The Georgia Festival Chorus under Frank Boggs kicks off a series of spring concerts a bit ahead of spring, on March 10 at Smyrna First Baptist Church. And before the month is out, Boggs himself will be honored when an anthem is premiered in his honor on March 24 at Northside United Methodist Church.

Composed by Mormon Tabernacle Choir director Mack Wilberg, the anthem will be sung by the NUMC Choir, directed by Mike Moffit. A former Westminster School choral director who celebrated his 85th birthday last April at a Georgia Festival Chorus concert gala, Boggs is a long-time Wilberg friend and mentor.

The anthem is part of a varied NUMC program, open to the public, titled “Pilgrim Song: Our Journey in Faith” at 8:30 and 11 a.m. Palm Sunday services. The church is at 2799 Northside Drive N.W., Atlanta. www.northsideumc.org.

Meanwhile, Boggs’ Georgia Festival Chorus begins its series of “Alpine Adventure” concerts — a musical tour of England, Austria, Germany and Switzerland — at 6 p.m. March 10 at Smyrna First Baptist, 1275 Church St. S.E., Smyrna. www.smyrnafirst.org.

The free concert also will be presented at 6 p.m. March 17 at Marietta First Baptist Church, 3 p.m. April 21 at Decatur’s Clairmont Presbyterian Church, 6 p.m. April 28 at Westminster Presbyterian Church and 7 p.m. May 5 at NUMC. Details: 404-234-3581, www.tgafc.org.

VISUAL ART

Earn your spurs at Cartersville’s Cowboy Gathering

An exhibit of bronze sculpture of American Indians. A concert by Texas swing aces Asleep at the Wheel. A chuck wagon cook-off. Mandolin, fiddle, guitar and banjo contests.

That cultural meld can only mean one thing: It’s time for the Southeastern Cowboy Gathering. Cartersville’s Booth Western Art Museum will host the 10th annual event Thursday through Saturday.

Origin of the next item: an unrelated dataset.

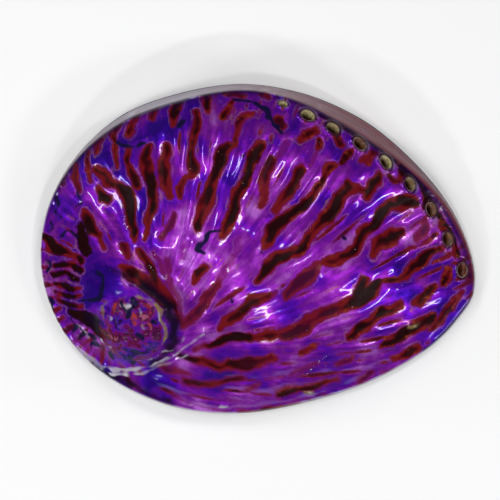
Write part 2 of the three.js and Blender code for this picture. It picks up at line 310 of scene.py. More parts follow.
# Dark streaks: the strength of each, then the points of its line with the streak's width there
STREAKS = [
    # Along the pore side, from the spire's end to the first pore
    (1, (-31.5, 50, 3), (-33.5, 46, 4), (-34.5, 42, 4), (-33.7, 37, 2.5)),
    (0.8, (-40.5, 43, 3), (-41, 39.5, 3)),
    (1, (-24.8, 51, 3), (-23.8, 47, 3.4), (-22.8, 43.5, 2.6)),
    (1, (-27.6, 43.5, 3), (-27.2, 40, 3.4), (-26.6, 34, 3.2), (-26.2, 29.5, 3), (-25.3, 25, 3.4),
        (-25, 21, 3)),
    (0.9, (-26.5, 20, 3), (-28, 17, 4), (-27.3, 13.8, 3)),
    (0.9, (-15.6, 48.8, 2.2), (-16.8, 45, 3.4), (-17.5, 42, 3.6)),
    (0.9, (-19, 50.8, 2), (-15.5, 51.2, 2.2), (-13, 50.8, 1.6)),
    (0.9, (-7, 51.2, 1.8), (-4.5, 50.4, 2)),
    (1, (-12.5, 33.3, 2.4), (-15, 32.5, 4), (-16.4, 30, 4.8), (-17.5, 23.5, 4.6), (-19, 14, 4.6),
        (-20.3, 5, 4)),
    (0.8, (-10.5, 43.5, 3), (-12, 40, 3), (-12.8, 35, 2.6)),
    (0.6, (-7.3, 45, 1.5), (-7.7, 43.7, 1.4)),
    (1, (-4.7, 34.5, 4.4), (-6, 31, 4.6), (-7, 26.5, 4), (-8, 22, 4), (-9.9, 17, 4.6), (-10.6, 11, 4),
        (-12, 6, 4), (-13, 3.5, 3)),
    (0.8, (-0.8, 30, 3), (-2, 26, 4), (-2.2, 22, 4), (-1.8, 18, 3.4), (-1.8, 14, 2.6)),
    (0.8, (0, 43.8, 3.6), (1, 42, 3.6)),
    (0.5, (3.5, 36, 2.2), (3, 33, 2.4), (1.5, 31.5, 2.4)),
    (0.9, (12.5, 41.8, 3), (9.5, 40, 3.6), (7, 36.8, 3)),
    (0.9, (10, 28.5, 3), (8.5, 26.8, 3.8), (6.8, 22.5, 3.6), (4.3, 18, 3.8), (3, 13.5, 3)),
    (1, (20.5, 31, 4), (18.6, 30.4, 5), (18.3, 26.5, 2.6), (16, 22.5, 3.4), (12.3, 18.5, 4), (9, 14.5, 4.4),
        (6, 11, 4.6), (3.5, 7.5, 4.6), (1.4, 4, 3.8), (0.4, 1.5, 2.4)),
    # Inwards of the pores
    (0.9, (13.5, 38, 3.2), (14, 35.5, 3)),
    (0.5, (13.3, 33.5, 1.6), (12.3, 31, 1.6)),
    (0.9, (20.5, 41, 3.4), (21, 38.5, 3)),
    (0.9, (23.8, 36, 3), (23.3, 33, 3.2)),
    (0.8, (32.5, 37, 3), (31, 35, 3), (28, 34.5, 1.8)),
    (1, (35, 31, 3), (34.3, 28, 4), (33, 24.5, 4), (31.5, 21.8, 2.6)),
    (0.8, (38.5, 31, 2.4), (41, 29.8, 3), (43, 30.3, 2.4)),
    (1, (32.5, 24.5, 2.6), (28.5, 24.6, 3.4), (25.8, 24.2, 4.6), (23.8, 21.5, 4.6), (21.5, 17.5, 4.6),
        (19, 12.5, 5), (16, 8, 4.4), (12.5, 3, 4.4), (8.5, 0.2, 4.4), (4.4, -1.4, 4.2), (2, -4.5, 4),
        (0, -9, 2.8)),
    (1, (48.5, 24.3, 3.6), (43.5, 22.3, 5), (39.5, 20.8, 5.4), (37.3, 17.5, 4.4), (36, 14, 4),
        (32.5, 10, 4.6), (29.5, 5, 4.6), (25.5, 1.2, 4.4), (20.5, -0.4, 3.2)),
    (1, (45.5, 12.8, 3.6), (42.5, 11.2, 6), (39, 8.5, 5.4), (37, 4.7, 2.6)),
    (0.7, (52.8, 18.5, 2.4), (53, 15, 4), (51, 12.4, 3)),
    (1, (59.2, 9, 3), (56.8, 7.6, 3.4), (53.8, 5.6, 6), (51.7, 3, 5), (49.2, -0.4, 3), (46.2, -2.6, 2.8),
        (42.2, -3.4, 3.4)),
    (0.9, (59.3, 18, 3), (60, 16, 2.4)),
    (1, (39.8, -3.6, 3), (37.4, -7.4, 6), (33.4, -11.3, 5), (28.5, -13.3, 3.6)),
    (0.78, (27.6, -13.7, 4), (23.5, -16.5, 5.4), (19, -19.5, 5), (15.5, -23.3, 5), (11, -25.7, 3.6)),
    (0.85, (9.6, -25.9, 3.4), (6, -26.2, 4.4), (3, -27.2, 3)),
    (1, (1, -27.8, 4.4), (-4.5, -28.6, 4.6), (-9.5, -31, 4.4), (-13, -32.8, 2.6)),
    (1, (34.9, -3.8, 3.8), (34, -6.4, 4.4), (33.2, -9.4, 4)),
    (0.75, (18.3, -1.5, 3), (16.5, -5, 4.6), (14, -8.7, 5), (10.5, -12, 3.6)),
    (0.6, (6.5, -11.5, 2), (5, -14, 2)),
    (1, (51.4, 26.6, 2.6), (52.2, 24.4, 3), (51.6, 22.6, 2)),
    (0.9, (42.6, 33.2, 2.2), (43.2, 31.4, 2)),
    (0.9, (64, 10.6, 2), (65.4, 8.6, 2)),
    # A dark line outside the pores
    (1.5, (12, 47.5, 1.2), (20, 45.4, 1.8), (29, 42, 2), (38, 38, 2.4), (46, 32.3, 2.6), (54, 25.5, 3),
        (61, 17.5, 2.6), (67, 9, 2)),
    # Towards the growing end and along the open lip
    (1, (49.2, -10.5, 4), (44.2, -13.3, 5), (40.7, -16.3, 4.6), (36.7, -19.8, 5), (32.7, -23, 3.4)),
    (0.9, (60.2, -3.5, 3), (57.7, -6, 3.6), (54.5, -9.7, 3.2)),
    (1, (64.8, 3, 3), (64, 0.3, 4.6), (63.2, -2, 3)),
    (1, (60.2, -13.5, 4.4), (57.2, -16.5, 5), (53.2, -18.8, 4.4), (49.2, -21.6, 5), (44.7, -25, 3)),
    (0.8, (70, -4, 2.6), (68, -7.5, 3.6), (65.5, -11.5, 3.6), (63, -15, 3), (60.5, -18, 2)),
    (0.9, (57.5, -24.8, 4), (53.5, -27.3, 4.4), (50, -29, 3)),
    (0.7, (35.5, -30, 2.4), (32, -32.5, 3)),
    (0.8, (22, -28, 3), (18.5, -30.5, 3)),
    (0.7, (43, -35.5, 3), (40.5, -38.5, 3)),
    (0.6, (24, -34.5, 2.4), (20.5, -36, 2.6), (16, -38.5, 1.8)),
    (0.9, (33, -38, 2.4), (28, -40, 3), (23, -42.5, 4), (17.5, -44, 3.6), (12.5, -46.5, 3)),
    (0.8, (21, -49.5, 2.4), (17, -50.5, 3), (11, -52.5, 3), (6, -54, 3), (1, -54, 2)),
    (0.7, (6, -44, 2.4), (2.5, -46, 2.8)),
    (0.8, (8.7, -33.3, 3.4), (4, -36.5, 4.6), (-2, -37.6, 5)),
    (0.95, (-2, -37.6, 5), (-8, -39, 4.4), (-15, -38, 3.4), (-21, -37.4, 2.2)),
    (0.8, (0, -41.5, 2.4), (-2.7, -43, 3), (-8, -45.3, 3.4), (-14, -47, 4), (-19.5, -46.5, 3)),
    (0.7, (-19, -43.4, 2.6), (-23, -43.4, 3.6), (-28, -42.5, 2.8)),
    (0.7, (-13.5, -32.3, 2.6), (-16, -34.2, 2.6)),
    (0.9, (4.5, -13, 3.4), (0.5, -15.4, 4.4), (-3, -18.5, 4), (-6.5, -22.5, 4), (-9.5, -25.6, 2.6)),
    # Fainter ones in the pale middle
    (0.4, (-7.4, 3.4, 2.4), (-7.6, -0.2, 2.8)),
    (0.5, (-8.5, -2, 1.8), (-10, -6, 2.4), (-11.5, -10, 3)),
    (0.75, (-12, -11.5, 2.6), (-13.4, -15, 3.8), (-15.5, -19, 4), (-18.5, -23, 3.6), (-21.5, -27, 3)),
    (0.9, (-16.5, -6, 3), (-18.3, -9.6, 4.2), (-19.5, -13, 2.8)),
    (0.4, (-24.6, -1.5, 2.2), (-24, -5.5, 2.2)),
    (0.7, (-29, 7.5, 2.6), (-29.5, 4, 3), (-31, 0, 2.4)),
    (0.6, (-29.5, -6.5, 2.6), (-28.5, -10, 2.4)),
    # Beside the spire, and round that end of the shell
    (0.9, (-34.9, 29.7, 3), (-35.2, 24, 4), (-33.4, 18.5, 4.2), (-31.5, 13, 3.4)),
    (1, (-41, 28, 2.8), (-40, 24, 3.8), (-38, 19, 4), (-36.5, 14.5, 3.6), (-35.6, 10.5, 3.6), (-37, 5, 3),
        (-37.2, -0.6, 2.4)),
    (0.9, (-46.5, 41, 3), (-48, 36, 3.4), (-48.3, 31.8, 2.6)),
    (0.9, (-52.5, 36.5, 3), (-54.2, 32, 3), (-52.4, 27, 3), (-50.6, 21.5, 2.2)),
    (0.9, (-47, 28, 2.6), (-46.7, 24.5, 3), (-45, 22, 3.4), (-43.5, 19, 4.8), (-42.3, 16.2, 4)),
    (1, (-48.5, 14.5, 3), (-45, 12.3, 6), (-43.8, 8, 4.6), (-42.8, 3, 3.6), (-41.3, -1.2, 2.8)),
    (1, (-57, 19.8, 3.6), (-53.4, 16.8, 4.4), (-49.6, 14.8, 3)),
    (1, (-56, 13.6, 3.6), (-53.4, 10.8, 4.6), (-50.4, 9.6, 3)),
    (0.8, (-61.5, 24.5, 2.4), (-60.6, 19.5, 2.6), (-59.4, 16, 2)),
    (0.8, (-57.5, 32, 2.4), (-58.8, 28, 2.8), (-58, 25, 2)),
    (0.8, (-66.4, 20.5, 2.4), (-65, 16, 3.4), (-63.5, 12.3, 2.4)),
    (0.7, (-69.5, 17, 2), (-69.6, 13.6, 2.4)),
    (1, (-59, 4.6, 3), (-56.4, 1.4, 4.4), (-54, -1.6, 3)),
    (0.9, (-52.5, -1.5, 2.4), (-51, -5.2, 3)),
    (0.8, (-44.5, -4, 2.6), (-42.2, -7.4, 3)),
    (1.6, (-60, 1, 3), (-58.6, -3, 4.4), (-57, -8.3, 3.4)),
    (1.25, (-72.6, -4.4, 3), (-68, -7.7, 4.6), (-63, -9.4, 3.6), (-58.5, -11.2, 3)),
    (1.25, (-66.8, -13, 2.2), (-62, -13.4, 2.8), (-58, -14, 2)),
    (1.25, (-68, -16, 1.8), (-63, -16.6, 2.4), (-59, -17, 1.8)),
    (1.25, (-67.4, -19.2, 1.8), (-62, -19.8, 2.4), (-58, -20, 1.8)),
    (1.25, (-67, -22.2, 1.8), (-62, -22.7, 2.6), (-57.5, -22.7, 1.8)),
    (1.25, (-65, -25.4, 2.2), (-61, -26.2, 2.8), (-56.5, -26, 2)),
    (1.6, (-59.5, -29, 3), (-54.5, -30.2, 6.4), (-51, -32, 6), (-48.6, -35, 3)),
    (1, (-44.5, -11, 2.2), (-41, -12, 3.6), (-36, -14, 4.4), (-31, -17.2, 3.6), (-27, -21.5, 2.6)),
    (0.9, (-39, -5, 2.4), (-35.5, -9.5, 3.6), (-31, -14, 3), (-27, -19, 2.2), (-23, -26, 1.6)),
    (0.6, (-33.5, -5.5, 1.6), (-29, -12, 2), (-24.5, -19, 2), (-21.5, -27, 1.4)),
]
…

One of the highlights is a 4 p.m. Thursday gallery tour by Dave McGary through his sculpture exhibit “Native Expressions: Dave McGary’s Bronze Realism.” An exhibit opening and meet-the-artist reception follows from 5 to 7 p.m. (Visitors also may view the exhibit “National Geographic Greatest Photographs of the American West” during its final weekend at the Booth.) At 7 p.m., the Wyoming-born artist, who has studios in Arizona and Idaho, lectures in the Booth Theatre.

Throughout the day on Saturday, there will be a variety of family-friendly events including the Southeastern Chuck Wagon Cook-Off (with teams preparing beans, meat, potatoes, bread and dessert). Asleep at the Wheel’s 7 p.m. Saturday concert at the Grand Theatre is sold out but the museum is compiling a waiting list ($30).

Cowboy Gathering tickets: $10, $8 age 65 and up, $7 students with an ID, $3 age 12 and under. 770-387-1300, www.boothmuseum.org.

CLASSICAL MUSIC

Spano, Georgia Boy Choir headed to Carnegie Hall

Robert Spano, who led the Atlanta Symphony Orchestra at Carnegie Hall last October, will return to the New York music center twice in March.

Spano is set to conduct Osvaldo Golijov’s La Pasión según San Marcos (St. Mark Passion), a piece that draws on the sounds of Latin America, on March 10. The performance will feature soprano Jessica Rivera, jazz vocalist Luciana Souza, members of Schola Cantorum de Venezuela and New York high school singers.

Then on March 19 in Carnegie’s Zankel Hall, Spano will join the Ensemble ACJW in partnership with the New York City Department of Education to present Messiaen’s Des canyons aux étoiles.

Details: www.robertspanomusic.com.

Upping the Atlanta presence at Carnegie, the Georgia Boy Choir will appear there on May 28, joined by a choir of voices from around the country in performance of John Rutter’s “Mass of the Children.” The free Stern Auditorium concert will kick off a tour that will include New York, New Jersey and the New England states. Info: www.georgiaboychoir.org.